On June 11, 1963, Medgar Evers attended a meeting of the NAACP as President John F. Kennedy gave an influential speech on the need to secure civil rights for all Americans. When he returned home just after midnight on June 12, a fellow veteran lined up his rifle sights on the 37-year-old Black leader.
Byron De La Beckwith, a Marine veteran, fired a single shot from an Enfield Rifle. He held the rifle too loosely and the scope too close to his eye, resulting in the recoil bruising his eye. He dropped his weapon and fled the scene.
But his shot pierced Evers through his back. The Evers Family rushed outside to see their husband and father dying on the steps.
Even in death, Medgar Evers’s spirit continues
The Black community mourned Evers’s death, and 3,000 members of the public attended his funeral. His brother Charles took over his role in the NAACP and continued his work.

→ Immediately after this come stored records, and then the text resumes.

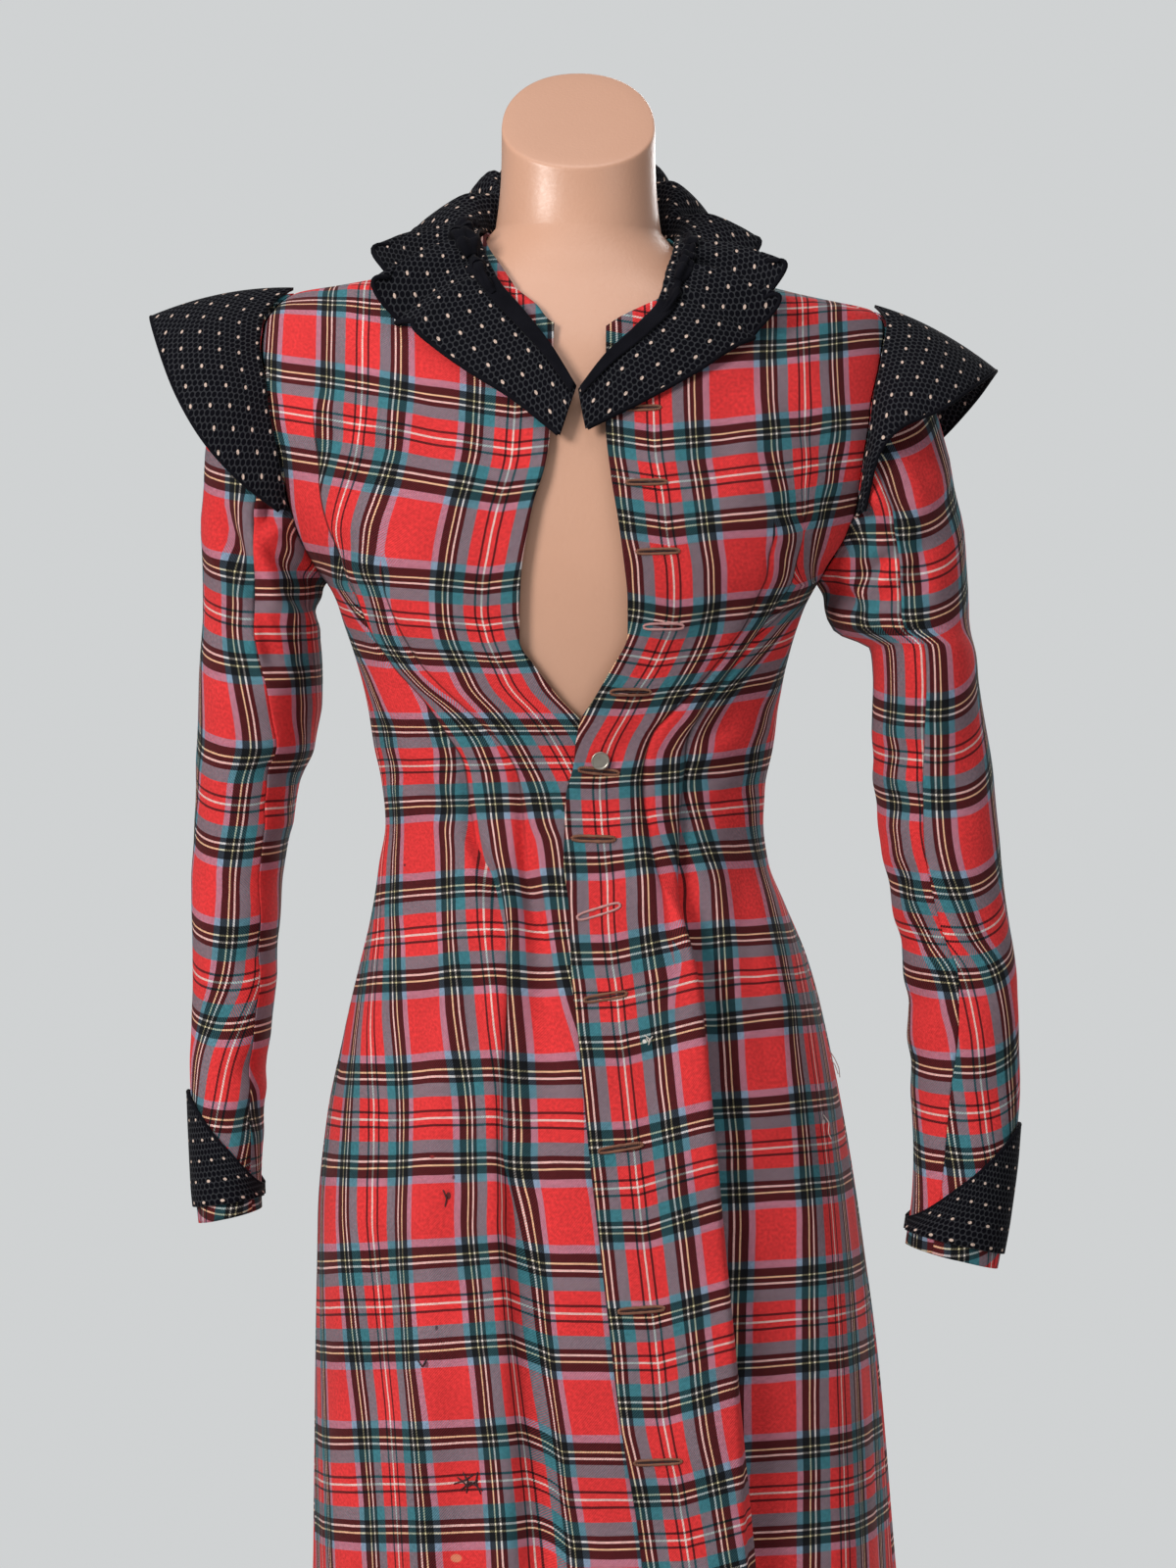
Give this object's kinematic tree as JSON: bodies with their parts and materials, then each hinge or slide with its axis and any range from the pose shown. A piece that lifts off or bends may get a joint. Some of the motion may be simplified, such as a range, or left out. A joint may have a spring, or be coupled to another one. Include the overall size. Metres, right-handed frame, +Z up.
{
  "type": "walking coat on a dress form",
  "caption": "Fitted ankle-length tartan walking coat with ruffled velvet collar, shoulder caps and cuffs, worn by a limbless dress form on a pole and round base.",
  "frame": {"origin": "centre of the base's underside", "axes": "+Z up, the coat's front faces -Y, +X is the wearer's left"},
  "size_m": [0.5432, 0.4729, 1.5145],
  "materials": {
    "tartan_wool": "matt woven wool twill",
    "cut_velvet": "cut velvet pile on a plain ground",
    "plain_velvet": "plain velvet pile",
    "form_paint": "soft gloss paint",
    "button_metal": "dull worn metal",
    "pole_steel": "satin",
    "base_enamel": "satin enamel"
  },
  "bodies": {
    "root": {"front_right": "tartan_wool", "front_left": "tartan_wool", "back_right": "tartan_wool", "back_left": "tartan_wool", "sleeve_right_top": "tartan_wool", "sleeve_right_under": "tartan_wool", "sleeve_left_top": "tartan_wool", "sleeve_left_under": "tartan_wool", "cuff_right": "cut_velvet", "cuff_left": "cut_velvet", "cap_right": "cut_velvet", "cap_left": "cut_velvet", "collar": "cut_velvet", "collar_binding_right": "plain_velvet", "collar_binding_left": "plain_velvet", "button": "button_metal", "dress_form": "form_paint", "pole": "pole_steel", "base": "base_enamel"}
  },
  "joints": []
}
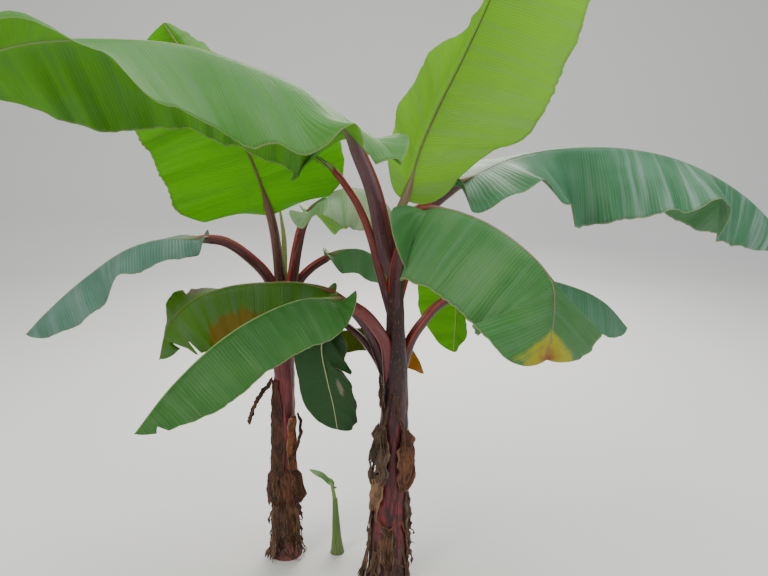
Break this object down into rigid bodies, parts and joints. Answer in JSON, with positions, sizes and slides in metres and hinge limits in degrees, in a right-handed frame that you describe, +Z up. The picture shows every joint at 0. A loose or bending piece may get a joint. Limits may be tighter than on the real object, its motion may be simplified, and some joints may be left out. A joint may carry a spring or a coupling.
{
  "type": "banana plant clump",
  "caption": "Young banana clump: maroon pseudostems with dry sheaths, long arching paddle leaves on channelled petioles, and a small pup.",
  "frame": {"origin": "on the ground, in the middle of the main pseudostem's flat foot", "axes": "+Z up; +X towards the right leaf; -Y towards the side from which both stems stand clear"},
  "size_m": [2.495, 1.0826, 2.2726],
  "materials": {
    "stem": "satin maroon sheath, mottled dark",
    "leaf": "satin green leaf with fine side veins",
    "young_leaf": "thin yellow-green leaf that light passes through",
    "ageing_leaf": "olive leaf turning yellow and orange",
    "pup": "fresh green shoot",
    "dry_sheath": "matt papery brown sheath"
  },
  "bodies": {
    "root": {"main_stem": "stem", "second_stem": "stem", "pup_stem": "pup", "main_leaf_long_left": "leaf", "main_leaf_upright": "young_leaf", "main_leaf_long_right": "leaf", "main_leaf_front": "leaf", "main_leaf_low_right": "leaf", "main_leaf_back": "young_leaf", "main_leaf_front_left": "leaf", "main_leaf_yellowing": "ageing_leaf", "main_leaf_hanging": "leaf", "main_leaf_narrow": "young_leaf", "second_leaf_upright": "young_leaf", "second_leaf_arching": "leaf", "second_leaf_low_right": "leaf", "second_leaf_left": "leaf", "second_leaf_low_back": "ageing_leaf", "pup_leaf": "pup", "second_spear": "young_leaf", "main_dry_sheath_left": "dry_sheath", "main_dry_sheath_right": "dry_sheath", "main_dry_strip_long": "dry_sheath", "main_dry_strip_right": "dry_sheath", "main_dry_flap": "dry_sheath", "second_petiole_stub": "dry_sheath", "second_dry_collar_left": "dry_sheath", "second_dry_collar_right": "dry_sheath", "second_dry_strip_left": "dry_sheath", "second_dry_strip_right": "dry_sheath", "second_dry_leaf": "dry_sheath"}
  },
  "joints": []
}
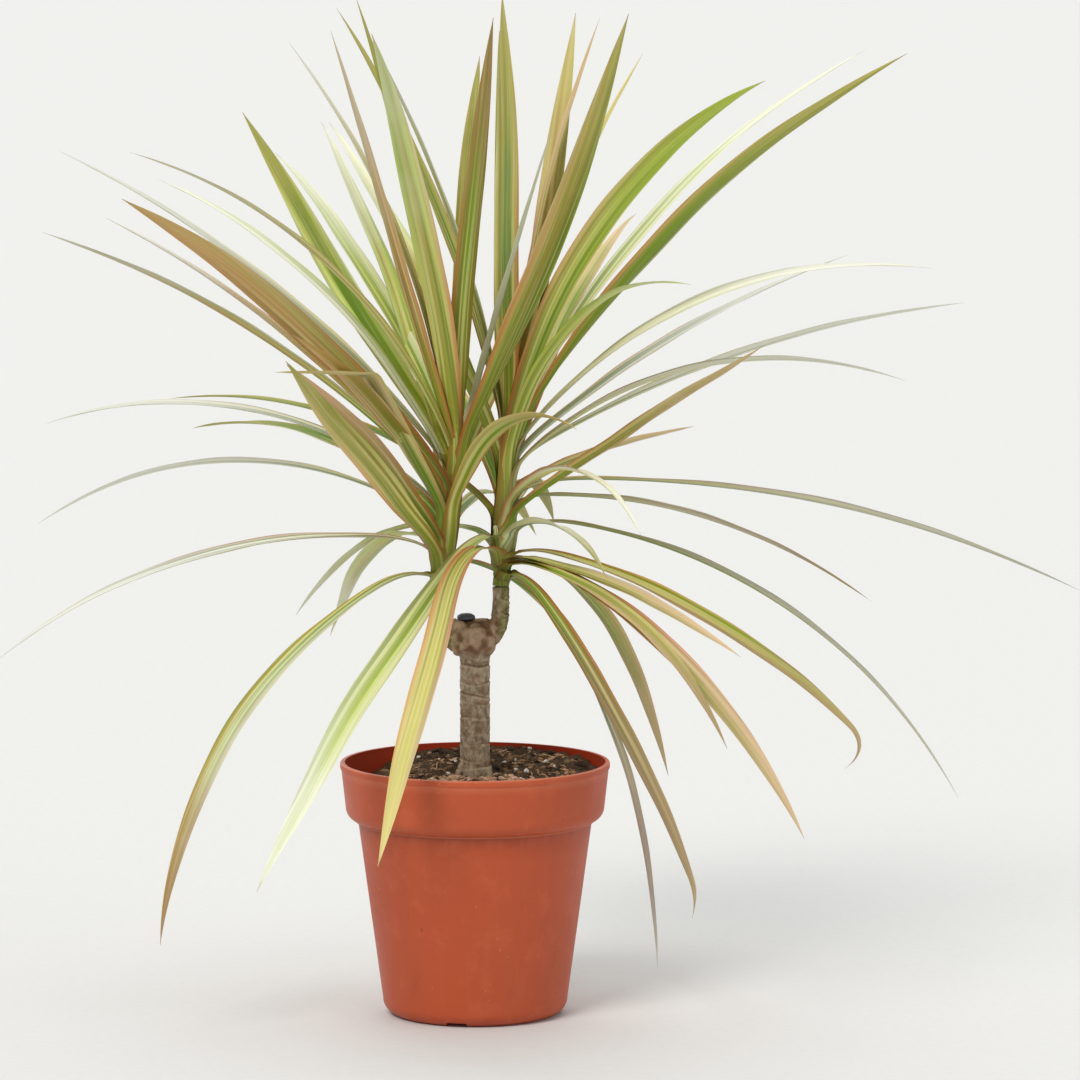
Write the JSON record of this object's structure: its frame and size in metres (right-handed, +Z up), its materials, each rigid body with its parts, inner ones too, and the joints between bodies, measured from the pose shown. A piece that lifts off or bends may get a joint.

In death, Medgar Evers became an even more important symbol of the Civil Rights Movement.
Beckwith dodged justice twice in the 1960s as all-white juries failed to reach a verdict in two trials, despite fingerprints, the murder weapon, his clear motivation as an overt white supremacist, and multiple witnesses who heard him ask where Evers lived.
In 1990, a new grand jury issued a new indictment against Beckwith and a petit jury convicted him in 1994. A key new piece of evidence helped return the verdict: Witnesses recounted him bragging about the killing of Medgar Evers. He was sentenced to life in prison and died behind bars in 2001.